Bronze Age: the "mod" era and the return of powers
Between 1968 and 1973, the series underwent a radical transformation. Wonder Woman #179 (1968) opens the so-called "Diana Prince" era, in which Diana gives up her Amazonian powers to become a martial-arts spy — a controversial arc, often criticised, but a genuinely unique moment in the character's history. This issue returns only 14 active listings — just below the statistical reliability threshold, so no precise median is quoted. However, Wonder Woman #178 (the prelude to that era) posts a median of €12 across 31 listings, and Wonder Woman #204 (1973, full restoration of Diana's powers) shows a median of €9 across 28 listings. The anniversary issue Wonder Woman #200 (1972), at the heart of this transitional period, stands out with a median of €22 across 22 listings — the highest-priced issue in this selection, which remains modest for a round-number milestone of this significance.
Modern era: Wonder Woman vol.2 #219 (Greg Rucka)
Greg Rucka's run on Wonder Woman vol.2 (2003–2006) is widely regarded as one of the finest periods in the series' history. Wonder Woman #219 (2005), part of the "Sacrifice" arc that intersects with Infinite Crisis, trades at a median of €9 across 35 active listings.
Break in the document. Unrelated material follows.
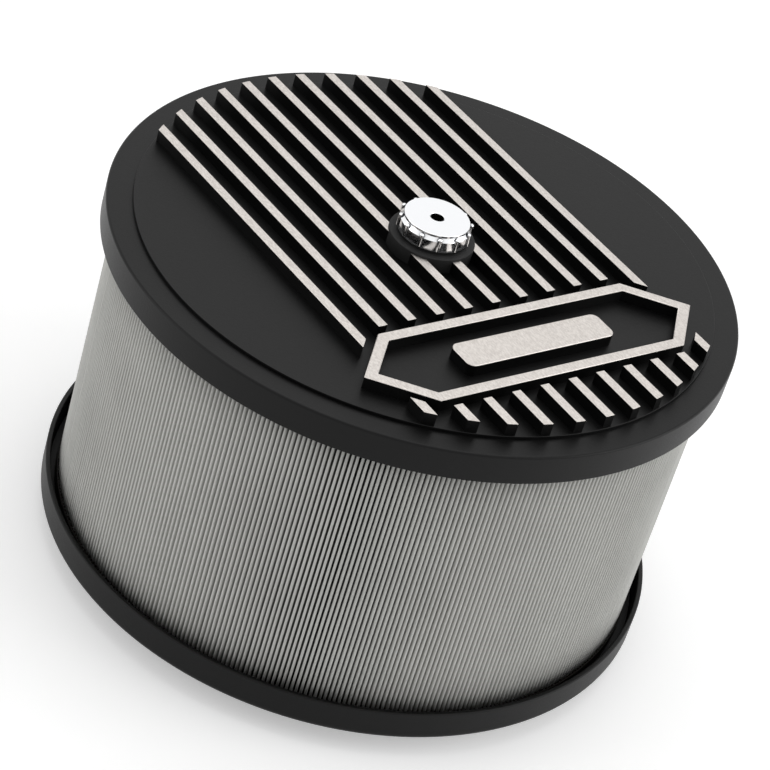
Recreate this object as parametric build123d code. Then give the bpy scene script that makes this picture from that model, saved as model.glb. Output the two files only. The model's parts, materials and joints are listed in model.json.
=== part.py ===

At that price, a key issue from the Rucka run with strong DC continuity ties represents genuine value for any collector following the character's modern evolution — the evolution that led directly to Patty Jenkins's 2017 film starring Gal Gadot, which grossed $824 million worldwide.
Why are these issues undervalued?
Wonder Woman suffers from a collector paradox: her absolute grails — All Star Comics #8 at $1.62M, Sensation Comics #1 at $399,100 — dominate the media narrative and create the impression that the series as a whole is out of reach. In reality, nearly all of the vol.1 run (1942–1986, 329 issues) and the vol.2 series (1987–2006, launched by George Perez) circulate on eBay at medians between €9 and €25. The character's global recognition — a worldwide icon, an $824M film, 80 years of continuous continuity — is not yet priced into the run books. That asymmetry is precisely the opportunity for the attentive collector.